I forgot a couple of other ideal prerequisites, 1) independently wealthy - opps that probably means your assets are at risk
2) very understanding spouse who has a great career and is willing to support you, pay all the bills, watch the savings erode, while you struggle to make a go of this business.
3) a healthy retirement income, so you can enjoy this advocation without worry about making ends meet.

Since 1) and 2) are very hard to find these days, then, many inspectors likely fit into category 3)!

Gee, I wonder why so many are in the 50 to 60 age group?

Fear not, many baby boomers will be retiring so our ranks should continue to grow = with 50 to 60 year olds!

A very interesting statistic. Almost half of us are in the 50-60 age group with none under 30. Do you think this is because colleges aren’t promoting home inspection enough to entry level students.

Way to go, Chuck!! Tell it like it is.

There was some talk on the OAHI website about how job retraining (military and gov for laid off auto workers) programs were pushing folks towards the HI industry. Good for the training institutions but going to be hellish for the field.

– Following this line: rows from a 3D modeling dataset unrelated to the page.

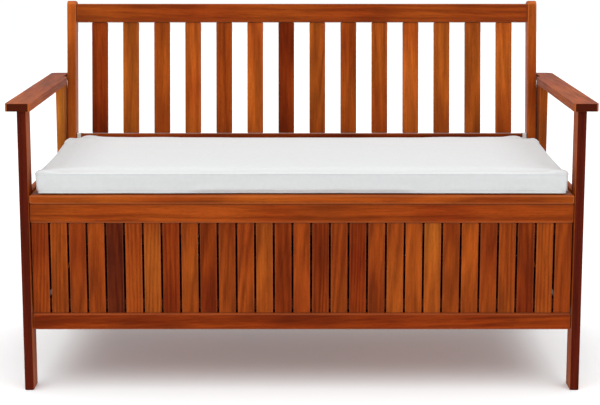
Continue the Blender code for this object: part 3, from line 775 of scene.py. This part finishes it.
def inflated(mesh, settings, rest_height):
    """The mesh swollen by cloth under pressure, each point held within the cap."""
    piece = new_object("cloth_source", mesh)
    scene = bpy.context.scene
    start = np.array([v.co for v in mesh.vertices], float)
    pins = piece.vertex_groups.new(name="resting")
    pins.add([i for i, co in enumerate(start) if co[2] < rest_height + PINNED_HEIGHT], 1.0, "REPLACE")
    cloth = piece.modifiers.new("cover", "CLOTH").settings
    for name, value in CLOTH_SIMULATION.items():
        setattr(cloth, name, value)
    cloth.uniform_pressure_force = settings.pressure
    cloth.vertex_group_mass = pins.name
    cloth.effector_weights.gravity = 0.0
    first = scene.frame_current
    for step in range(1, settings.frames + 1):
        scene.frame_set(step)
    swollen = np.array([v.co for v in with_modifiers(piece).vertices], float)
    scene.frame_set(first)
    bpy.data.objects.remove(piece)
    move = swollen - start
    reach = np.linalg.norm(move, axis=1, keepdims=True)
    # A soft limit, so that the swelling levels off instead of stopping at an edge.
    held = settings.swell_cap * np.tanh(reach / settings.swell_cap)
    move *= np.divide(held, reach, out=np.zeros_like(reach), where=reach > 1e-9)
    return start + move


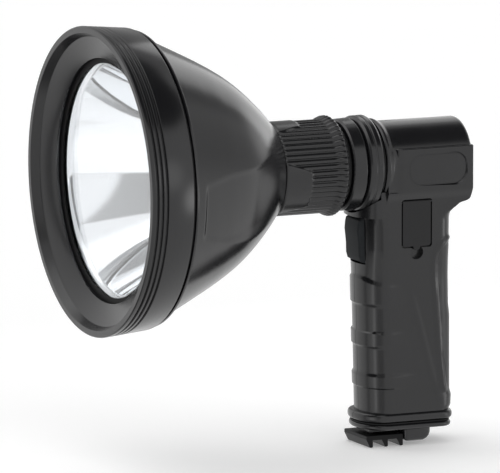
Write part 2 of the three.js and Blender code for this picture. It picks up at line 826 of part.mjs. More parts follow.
// The rings on the neck between the collar and the handle
function edgedRing(front, length, radius, frontEdge, rearEdge) {
  const rear = front + length;
  return turned([[front, sleeveBore], [front, radius - frontEdge], [front + frontEdge, radius],
    [rear - rearEdge, radius], [rear, radius - rearEdge], [rear, sleeveBore]], neckSides);
}

add(light, 'neck_ring_front', ring(frontRingBack, frontRingBack + ringSection, sleeveBore,
  ringRadius, neckSides), softBlack);
add(light, 'retaining_ring', edgedRing(retainingBack, retainingLength, retainingRadius, ringEdge, ringEdge),
  blackPlastic);
add(light, 'coupling_nut', edgedRing(couplingBack, couplingLength, couplingRadius, couplingFrontEdge,
  couplingRearEdge), blackPlastic);
add(light, 'neck_ring_rear', ring(rearRingBack, rearRingBack + ringSection, sleeveBore,
  ringRadius, neckSides), softBlack);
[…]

Thanks Chuck no one says it as well as you do .
I agree ,It hurts me big time to see so many invest a lot of time effort and money and no succeed .
Unfortunately many think they are going to be different .
The homes getting inspected are not increasing but those who want to inspect continue to try to become Home Inspectors .
I have been told 90% do not last three years .

That’s what I remembered, sorry Chuck, could not remember who’s post it was


I guess I should get a metal.
I’ve been an insector since 1972 and a home inspector for ten years.

A home inspector accepting his lotto prize of 1 million dollars was asked “What are you going to do with all that money” Ans “I’ll keep on running my inspection until the money runs out”

Vern i know a few farmers that think the same way:D

In 1973-74, I worked for the then largest beef farming operation in the Maritimes. I was on the rear of a tractor the oldest son was driving when he turned around with a big smile on face and said: “If I won the lottery, I’d farm 'til it was gone!”